# Heated Seat Fixed - Replaced Heater Pad



## lazerjules (Apr 18, 2009)

I finally got around to fixing my driver side heated seat.

My seat has been and always has suffered from the notorious 'hot spot', when your sitting on the seat it feels as though there is a small nuclear reaction taking place under your arse cheek!

It took most of the day by the time I took the seat out, dismantled it, installed new pad, re-assemble and re-fit into car, but I now have a proper functioning heated seat for the first time ever, fantastic!

I bought the new pad from TPS, the pad was not cheap at just over 100 notes, but I figure that my other option to but second hand seats could have left me with the same issue or uncared for leather, so I opted to give it a go.

It's tricky, there are no two ways about it, definitely not something to try and do in five minutes. The hardest part is getting the leather back on with the hog-rings, this is just awkward, well so my GF tells me, as she did it for me! 

I wondered if I would be able to spot where the problem had been, well you can see from the pics that I ad no problem finding the bonfire that had been taking place under the leather, I am surprised the whole seat didn't melt into a pile of rubbery mush.

I haven't taken loads of pics for a how-to but here are a few.

First, remove the white clips, you pull a centre pin out then lever the clip out of the base, the clip can be removed completely to make more room.
Once the clip is off, the base will lift up easily.










With clip removed.










I don't have any more pics of the dis-assembly, I got caried away. But once the base is lifted, remove the connectors from the mounting plate.
You will see the leather curling around the base at the back and hooking onto the frame, you will need to prise the C clip off the frame, the springs can then be removed.

From memory that should then free up the entire seat base, and you can remove it from the frame.

To remove the leather, you first need to release all of the C clips that clip the leather onto the lower plastic base, then you will need to gently prise back the leather, removing the old hog rings as you go.

With the leather removed from the base
Here you can see the burn mark in the old heater pad.










The old heater pad took over an hour to remove, it was well and truly stuck on. You need to make sure you damage the main yellow seat foam as little as possible, but remove all of the old pad, If you don't remove the old pad thoroughly you will see lumps and bumps up through the leather.










New pad installed on the foam. The new pad comes with self adhesive backing, simply stick to the foam, obviously making sure you line it up correctly and filling the creases between the folds with the pad so you don't stretch the pad when you sit on the seat.










No inbetween shots unfortunately, but here is leather back on. Again I think this is the most fiddly bit, getting the hog rings back in, I used new hog rings and a special pair of hog ring pliers.

You have to stretch the leather on and fight it all the way to get the hog rings through the leather using the old holes and then over the steel bars embedded in the foam, once the hog rings are in, simply squish them with the pliers.
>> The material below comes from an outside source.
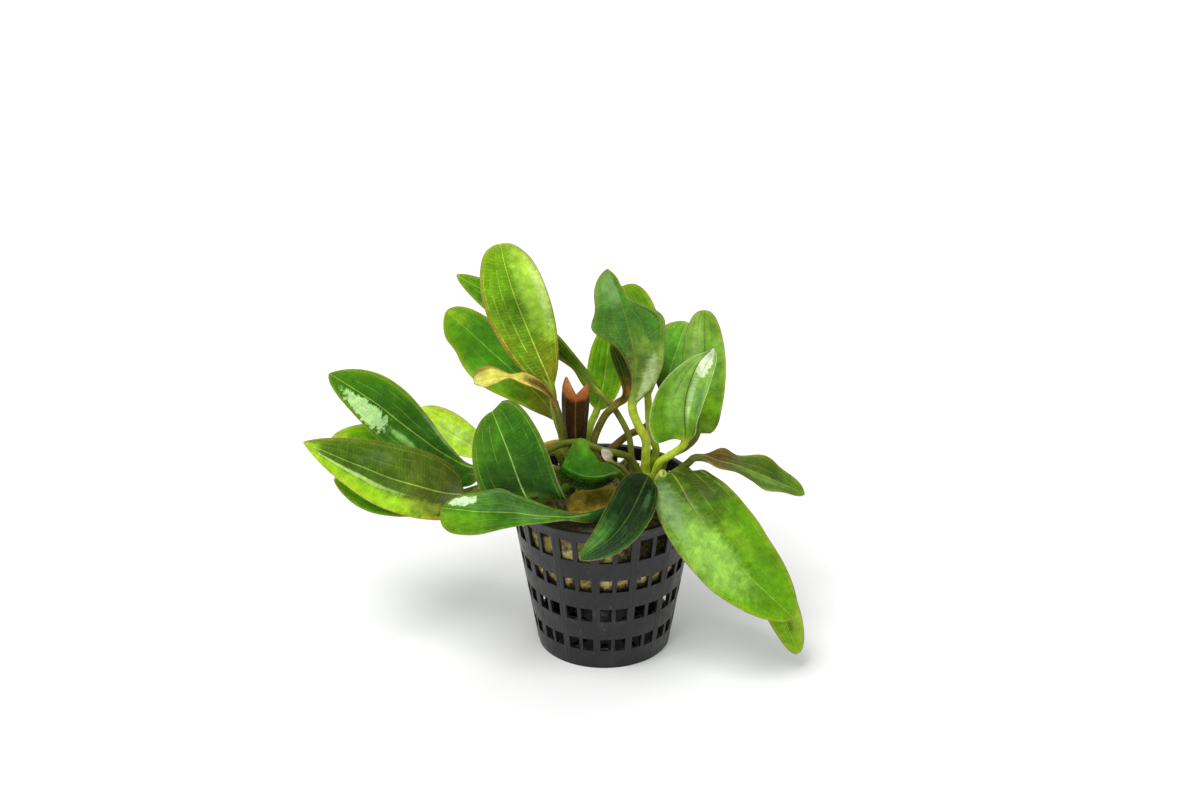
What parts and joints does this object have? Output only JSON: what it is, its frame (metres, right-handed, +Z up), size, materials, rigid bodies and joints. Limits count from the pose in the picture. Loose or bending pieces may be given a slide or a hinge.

I hope this helps someone. Just be warned it is tricky and fiddly, requires time and patience!


----------



## V6RUL (May 28, 2009)

Nice job, doesn't sound like the easiest of fixes.
Steve


----------



## TheMetalMan0 (Jun 30, 2009)

Nice guide, thanks for posting. I'm sure it'll be very useful for anyone looking to do this.


----------



## jamman (May 6, 2002)

lazerjules said:


> The hardest part is getting the leather back on with the hog-rings, this is just awkward, well so my GF tells me, as she did it for me!


Big up for your GF Ola would just laught at me :lol:


----------



## les (Jul 24, 2006)

Well done as I doubt many would attempt it but maybe they will now after your write up.


----------



## mikesimbo (Aug 21, 2009)

hey nice write up!

have you got a link to the website / company where you got the pad from please?

cheers!
mike.


----------



## Redneck Truck (Nov 26, 2011)

Very nice writeup! You make the job look much easier than it probably is. Wonder how much of the job parallels that of a 4B A6 - I've got a steering wheel heater and a seat back heater out in my 01 4.2.

Does anyone know what causes these sorts of failures? Since my interior is still fairly new despite its age, I wonder if there are some precautionary measures I could take to avoid this failure happening. If there are some bumps under my driver seat bottom, is it a safe assumption this job has been done before? Any witness marks you'd suggest I look for?

When you talk about uncared for leather, how do I tell if mine's been cared for? What to do in the future to prevent my leather being deemed "uncared for"?


----------



## lazerjules (Apr 18, 2009)

mikesimbo said:


> hey nice write up!
> 
> have you got a link to the website / company where you got the pad from please?
> 
> ...


Bit late, I didn't see your question. I bought the replacement pad from TPS, it wasn't cheap! You can see the part number printed on the new pad. 8N0 963 555B



******* Truck said:


> If there are some bumps under my driver seat bottom, is it a safe assumption this job has been done before? Any witness marks you'd suggest I look for?
> 
> quote]
> 
> Only if it has been done badly! You can't tell that I have replaced the pad, no signs of tampering at all.


----------



## TT02TOY (Oct 4, 2010)

Bollox i think my drivers side not working right think its dropped a little under the seat how much is a second hand seat that looks too much hassell lol


----------



## mikesimbo (Aug 21, 2009)

lazerjules said:


> mikesimbo said:
> 
> 
> > hey nice write up!
> ...


Hi!

Thanks for your reply, sorry it took me so long to get back. I'll have a look at the price and see whether it's worth it!

All the best,
Mike.


----------



## neil_audiTT (Sep 1, 2010)

great guide and fair play.

Good info to know.


----------